The FV function is designed to calculate the future value of an investment or loan based on periodic, constant payments and a constant interest rate. It is commonly used to determine the value of an investment or loan at a future point in time.
The FV function uses the following syntax for its calculations:
=FV(rate, nper, pmt, [pv], [type])
- Rate (Required Argument): This is the interest rate per compounding period.
- Nper (Required Argument): This represents the total number of payment periods over the lifetime of the investment or loan.
- Pmt (Optional Argument): This indicates the payment made each period.

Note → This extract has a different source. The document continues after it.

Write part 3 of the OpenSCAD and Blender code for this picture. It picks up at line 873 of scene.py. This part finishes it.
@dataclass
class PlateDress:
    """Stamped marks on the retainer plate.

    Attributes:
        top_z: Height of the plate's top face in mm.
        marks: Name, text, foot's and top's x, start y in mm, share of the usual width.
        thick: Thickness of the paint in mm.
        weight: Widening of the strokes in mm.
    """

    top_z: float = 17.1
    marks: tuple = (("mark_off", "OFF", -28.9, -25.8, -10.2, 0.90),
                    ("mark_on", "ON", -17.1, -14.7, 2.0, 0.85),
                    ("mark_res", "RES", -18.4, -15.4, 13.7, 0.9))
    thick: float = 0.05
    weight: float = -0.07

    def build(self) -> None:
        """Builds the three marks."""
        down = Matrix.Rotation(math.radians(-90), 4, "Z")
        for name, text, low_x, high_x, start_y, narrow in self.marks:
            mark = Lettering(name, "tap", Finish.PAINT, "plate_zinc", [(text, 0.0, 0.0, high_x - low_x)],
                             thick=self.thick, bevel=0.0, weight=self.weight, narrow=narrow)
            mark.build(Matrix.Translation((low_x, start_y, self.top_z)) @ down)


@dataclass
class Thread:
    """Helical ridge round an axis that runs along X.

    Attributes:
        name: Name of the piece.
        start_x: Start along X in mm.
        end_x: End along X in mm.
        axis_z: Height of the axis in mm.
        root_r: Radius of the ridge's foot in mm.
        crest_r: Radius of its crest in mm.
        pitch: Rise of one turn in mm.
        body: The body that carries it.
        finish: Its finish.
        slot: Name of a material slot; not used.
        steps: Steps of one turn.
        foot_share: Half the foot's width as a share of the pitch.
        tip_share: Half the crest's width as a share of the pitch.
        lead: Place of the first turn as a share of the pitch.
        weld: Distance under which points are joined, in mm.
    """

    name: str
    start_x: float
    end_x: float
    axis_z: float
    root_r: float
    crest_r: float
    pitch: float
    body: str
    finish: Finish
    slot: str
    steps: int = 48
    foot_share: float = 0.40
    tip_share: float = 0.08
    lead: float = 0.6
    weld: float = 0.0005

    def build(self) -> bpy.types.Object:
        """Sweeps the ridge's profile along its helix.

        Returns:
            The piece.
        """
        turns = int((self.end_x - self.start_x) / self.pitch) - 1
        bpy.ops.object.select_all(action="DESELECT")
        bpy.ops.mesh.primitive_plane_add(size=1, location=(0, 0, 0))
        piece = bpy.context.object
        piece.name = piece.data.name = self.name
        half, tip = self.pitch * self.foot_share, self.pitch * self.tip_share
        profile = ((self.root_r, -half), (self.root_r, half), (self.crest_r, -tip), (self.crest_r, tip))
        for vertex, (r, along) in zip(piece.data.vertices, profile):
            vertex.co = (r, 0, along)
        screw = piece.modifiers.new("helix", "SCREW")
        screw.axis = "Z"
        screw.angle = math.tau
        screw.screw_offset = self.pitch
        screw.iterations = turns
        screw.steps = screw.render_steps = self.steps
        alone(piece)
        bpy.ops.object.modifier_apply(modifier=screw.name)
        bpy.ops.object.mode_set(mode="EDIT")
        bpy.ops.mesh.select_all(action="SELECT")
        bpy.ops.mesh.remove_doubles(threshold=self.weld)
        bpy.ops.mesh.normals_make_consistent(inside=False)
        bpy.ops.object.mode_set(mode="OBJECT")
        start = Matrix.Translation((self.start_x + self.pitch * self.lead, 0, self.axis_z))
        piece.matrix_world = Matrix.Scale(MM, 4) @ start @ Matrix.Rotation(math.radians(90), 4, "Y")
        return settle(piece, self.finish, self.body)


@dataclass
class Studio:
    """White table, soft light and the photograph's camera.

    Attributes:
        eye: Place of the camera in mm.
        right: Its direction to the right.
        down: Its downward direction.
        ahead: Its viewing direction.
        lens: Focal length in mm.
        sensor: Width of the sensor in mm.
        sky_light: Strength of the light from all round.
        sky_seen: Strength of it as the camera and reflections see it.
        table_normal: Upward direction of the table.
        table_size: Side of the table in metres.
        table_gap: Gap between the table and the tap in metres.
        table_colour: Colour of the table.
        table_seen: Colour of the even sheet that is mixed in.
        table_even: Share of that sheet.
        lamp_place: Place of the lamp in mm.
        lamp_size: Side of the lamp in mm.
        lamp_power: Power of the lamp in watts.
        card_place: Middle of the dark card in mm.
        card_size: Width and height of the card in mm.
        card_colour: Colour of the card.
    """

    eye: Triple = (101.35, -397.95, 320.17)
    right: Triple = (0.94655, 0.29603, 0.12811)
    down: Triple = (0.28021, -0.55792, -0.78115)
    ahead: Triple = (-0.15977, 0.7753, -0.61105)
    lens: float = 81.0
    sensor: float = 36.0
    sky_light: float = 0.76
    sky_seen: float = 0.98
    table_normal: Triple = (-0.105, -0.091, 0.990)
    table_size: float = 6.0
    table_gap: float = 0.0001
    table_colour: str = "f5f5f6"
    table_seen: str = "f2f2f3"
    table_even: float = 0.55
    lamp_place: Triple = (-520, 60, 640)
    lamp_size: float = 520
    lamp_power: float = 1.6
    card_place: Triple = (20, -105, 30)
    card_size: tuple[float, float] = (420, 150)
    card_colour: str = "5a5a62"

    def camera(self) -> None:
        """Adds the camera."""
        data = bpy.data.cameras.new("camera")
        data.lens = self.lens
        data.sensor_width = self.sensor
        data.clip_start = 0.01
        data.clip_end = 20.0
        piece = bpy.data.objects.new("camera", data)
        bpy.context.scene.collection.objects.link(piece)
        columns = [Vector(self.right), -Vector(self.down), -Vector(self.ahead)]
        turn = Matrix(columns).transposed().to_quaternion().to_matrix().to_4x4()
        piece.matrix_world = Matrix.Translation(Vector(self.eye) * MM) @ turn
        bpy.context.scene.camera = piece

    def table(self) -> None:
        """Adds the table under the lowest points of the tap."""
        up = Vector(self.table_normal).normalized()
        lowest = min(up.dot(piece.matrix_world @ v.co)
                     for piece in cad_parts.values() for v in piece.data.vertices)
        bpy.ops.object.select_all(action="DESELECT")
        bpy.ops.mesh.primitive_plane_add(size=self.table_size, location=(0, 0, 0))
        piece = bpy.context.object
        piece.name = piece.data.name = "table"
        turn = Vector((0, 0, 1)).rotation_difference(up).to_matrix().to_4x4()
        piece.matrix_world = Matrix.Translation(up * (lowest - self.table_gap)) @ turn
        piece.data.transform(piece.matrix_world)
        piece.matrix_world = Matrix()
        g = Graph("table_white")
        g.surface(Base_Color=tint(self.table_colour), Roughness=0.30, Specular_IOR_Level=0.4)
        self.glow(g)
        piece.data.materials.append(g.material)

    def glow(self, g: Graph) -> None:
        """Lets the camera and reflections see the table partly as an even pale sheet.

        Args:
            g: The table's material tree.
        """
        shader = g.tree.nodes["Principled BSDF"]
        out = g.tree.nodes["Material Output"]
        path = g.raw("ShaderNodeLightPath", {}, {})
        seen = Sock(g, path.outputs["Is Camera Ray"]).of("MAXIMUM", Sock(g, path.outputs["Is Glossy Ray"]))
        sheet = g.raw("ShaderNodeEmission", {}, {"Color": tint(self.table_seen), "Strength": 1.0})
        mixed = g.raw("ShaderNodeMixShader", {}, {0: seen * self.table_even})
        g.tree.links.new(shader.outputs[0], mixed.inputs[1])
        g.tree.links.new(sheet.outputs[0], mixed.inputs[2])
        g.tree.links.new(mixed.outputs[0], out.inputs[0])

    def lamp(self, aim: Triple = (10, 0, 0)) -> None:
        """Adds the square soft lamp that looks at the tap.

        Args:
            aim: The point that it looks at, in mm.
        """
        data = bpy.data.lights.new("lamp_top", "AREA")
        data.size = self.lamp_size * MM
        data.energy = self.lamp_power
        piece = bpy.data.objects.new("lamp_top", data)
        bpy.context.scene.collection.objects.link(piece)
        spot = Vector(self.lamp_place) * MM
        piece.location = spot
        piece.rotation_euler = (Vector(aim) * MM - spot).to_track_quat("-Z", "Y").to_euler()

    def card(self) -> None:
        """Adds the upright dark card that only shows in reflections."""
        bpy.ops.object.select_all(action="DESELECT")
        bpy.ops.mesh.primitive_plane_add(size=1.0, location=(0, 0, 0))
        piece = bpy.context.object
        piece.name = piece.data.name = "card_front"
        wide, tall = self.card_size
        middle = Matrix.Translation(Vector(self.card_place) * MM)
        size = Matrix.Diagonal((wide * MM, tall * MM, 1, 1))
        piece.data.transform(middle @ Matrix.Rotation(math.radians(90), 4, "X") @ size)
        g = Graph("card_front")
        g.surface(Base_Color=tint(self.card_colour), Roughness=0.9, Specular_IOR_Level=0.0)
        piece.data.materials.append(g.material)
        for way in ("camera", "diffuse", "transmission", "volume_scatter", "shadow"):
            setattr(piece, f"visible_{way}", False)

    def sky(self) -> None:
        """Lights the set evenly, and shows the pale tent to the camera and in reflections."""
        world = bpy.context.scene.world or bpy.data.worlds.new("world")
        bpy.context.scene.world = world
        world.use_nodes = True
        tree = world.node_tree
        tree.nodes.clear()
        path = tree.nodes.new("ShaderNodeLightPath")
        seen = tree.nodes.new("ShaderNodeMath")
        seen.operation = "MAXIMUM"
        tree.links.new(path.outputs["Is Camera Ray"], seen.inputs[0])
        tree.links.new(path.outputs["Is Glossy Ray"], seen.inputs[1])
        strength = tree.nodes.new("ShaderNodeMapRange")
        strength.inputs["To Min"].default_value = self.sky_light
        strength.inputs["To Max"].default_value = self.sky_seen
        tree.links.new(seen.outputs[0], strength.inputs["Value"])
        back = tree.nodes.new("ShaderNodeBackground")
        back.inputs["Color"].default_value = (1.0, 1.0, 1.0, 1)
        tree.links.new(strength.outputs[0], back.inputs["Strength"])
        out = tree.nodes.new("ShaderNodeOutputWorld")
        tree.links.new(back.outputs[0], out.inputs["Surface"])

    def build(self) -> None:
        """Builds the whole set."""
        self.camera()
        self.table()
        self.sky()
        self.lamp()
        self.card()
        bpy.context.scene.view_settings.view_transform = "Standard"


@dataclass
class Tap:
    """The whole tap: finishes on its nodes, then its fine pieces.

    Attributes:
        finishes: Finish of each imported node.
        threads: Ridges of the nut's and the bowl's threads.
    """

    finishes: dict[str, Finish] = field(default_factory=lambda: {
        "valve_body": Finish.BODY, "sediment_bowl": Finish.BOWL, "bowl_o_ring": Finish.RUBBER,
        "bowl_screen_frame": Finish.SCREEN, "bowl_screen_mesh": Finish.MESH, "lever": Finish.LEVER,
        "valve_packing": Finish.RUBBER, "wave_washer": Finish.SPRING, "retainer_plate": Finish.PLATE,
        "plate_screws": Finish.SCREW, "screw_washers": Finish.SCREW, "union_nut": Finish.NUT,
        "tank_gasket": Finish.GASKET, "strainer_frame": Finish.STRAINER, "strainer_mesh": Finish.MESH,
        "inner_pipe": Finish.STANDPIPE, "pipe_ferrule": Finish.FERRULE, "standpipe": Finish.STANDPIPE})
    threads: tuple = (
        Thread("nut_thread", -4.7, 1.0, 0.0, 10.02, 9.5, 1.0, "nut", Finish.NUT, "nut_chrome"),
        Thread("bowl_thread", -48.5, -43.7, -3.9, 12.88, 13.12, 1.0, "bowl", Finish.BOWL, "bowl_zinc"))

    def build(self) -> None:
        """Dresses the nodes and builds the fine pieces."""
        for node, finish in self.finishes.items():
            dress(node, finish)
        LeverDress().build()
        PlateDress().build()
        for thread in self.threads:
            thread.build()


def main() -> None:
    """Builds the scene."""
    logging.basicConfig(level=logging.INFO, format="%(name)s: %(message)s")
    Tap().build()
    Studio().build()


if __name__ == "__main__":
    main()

If this argument is omitted, the pv (present value) argument must be provided.
- Pv (Optional Argument): This represents the present value of the investment or loan. If this argument is omitted, the pmt (payment) argument must be provided.
- Type (Optional Argument): This specifies whether payments are made at the beginning or end of the period. Entering 0 means payments are due at the end of the period, while 1 means payments are due at the beginning.
USING THE FV FUNCTION
Using the information in the table below, let’s calculate the future value with the FV function:

To find the future value of the table above using the FV function
- Select an empty cell and enter the function with its arguments:
=FV(B3/B5, B4*B5, 0, -B2)

- Press Enter, and the future value will be calculated. In this example, the future value is £40 216,52, as shown in the table below.

IMPORTANT NOTES WHEN USING THE FV FUNCTION
- If non-numeric arguments are provided, the FV function will return a #VALUE! error.
- The payment value (pmt) will appear as a negative number when it represents cash going out of a business (e.g., loan payments or investments).